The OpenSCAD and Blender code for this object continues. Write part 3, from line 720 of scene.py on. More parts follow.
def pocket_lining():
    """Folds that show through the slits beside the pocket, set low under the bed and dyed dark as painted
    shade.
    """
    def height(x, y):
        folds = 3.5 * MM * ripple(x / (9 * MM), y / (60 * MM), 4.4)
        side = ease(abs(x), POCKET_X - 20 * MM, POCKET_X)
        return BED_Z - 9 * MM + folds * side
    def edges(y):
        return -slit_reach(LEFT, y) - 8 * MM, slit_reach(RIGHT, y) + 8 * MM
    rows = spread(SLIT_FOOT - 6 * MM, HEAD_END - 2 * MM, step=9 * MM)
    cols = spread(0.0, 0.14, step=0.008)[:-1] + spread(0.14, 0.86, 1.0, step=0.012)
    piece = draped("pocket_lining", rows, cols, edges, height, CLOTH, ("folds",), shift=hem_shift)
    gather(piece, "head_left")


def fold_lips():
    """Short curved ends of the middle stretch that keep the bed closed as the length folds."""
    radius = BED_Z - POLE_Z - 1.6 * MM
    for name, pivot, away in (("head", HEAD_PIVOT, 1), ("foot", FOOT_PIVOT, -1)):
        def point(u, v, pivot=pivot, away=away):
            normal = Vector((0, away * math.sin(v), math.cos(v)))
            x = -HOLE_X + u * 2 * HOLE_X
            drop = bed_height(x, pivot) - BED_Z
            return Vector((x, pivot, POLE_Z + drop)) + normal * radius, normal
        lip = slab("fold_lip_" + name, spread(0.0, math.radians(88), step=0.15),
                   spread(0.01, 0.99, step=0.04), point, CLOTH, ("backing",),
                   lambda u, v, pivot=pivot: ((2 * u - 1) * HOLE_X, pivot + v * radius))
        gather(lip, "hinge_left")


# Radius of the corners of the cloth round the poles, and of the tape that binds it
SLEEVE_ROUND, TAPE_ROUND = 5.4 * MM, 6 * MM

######

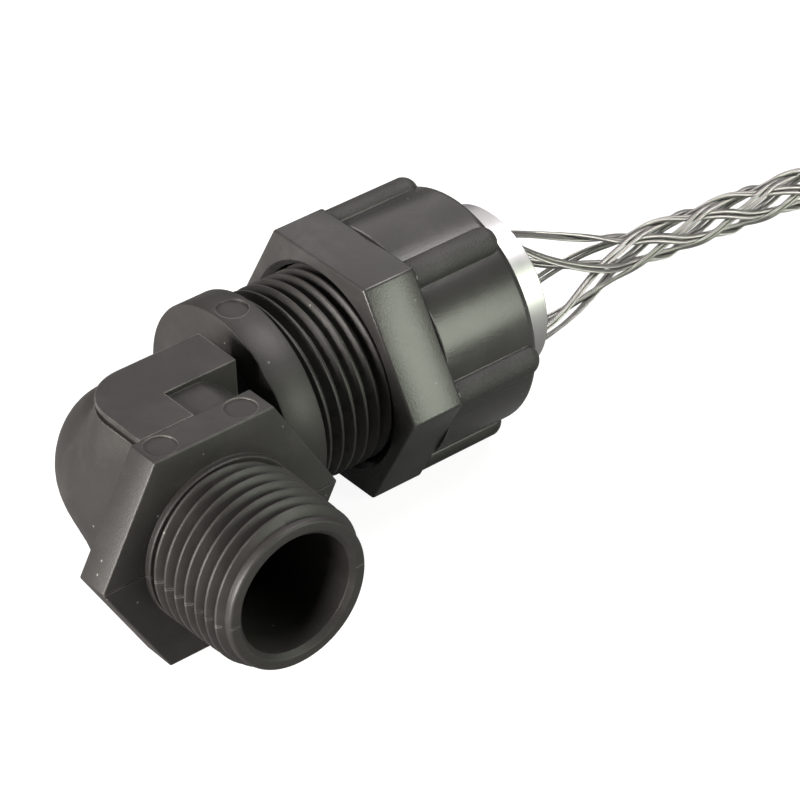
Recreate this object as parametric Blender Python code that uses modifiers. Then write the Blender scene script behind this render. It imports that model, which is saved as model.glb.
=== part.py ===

######

Which lines above contain "code"? Show each of them.

The OpenSCAD and Blender code for this object continues. Write part 3, from line 720 of scene.py on. More parts follow.
Recreate this object as parametric Blender Python code that uses modifiers. Then write the Blender scene script behind this render. It imports that model, which is saved as model.glb.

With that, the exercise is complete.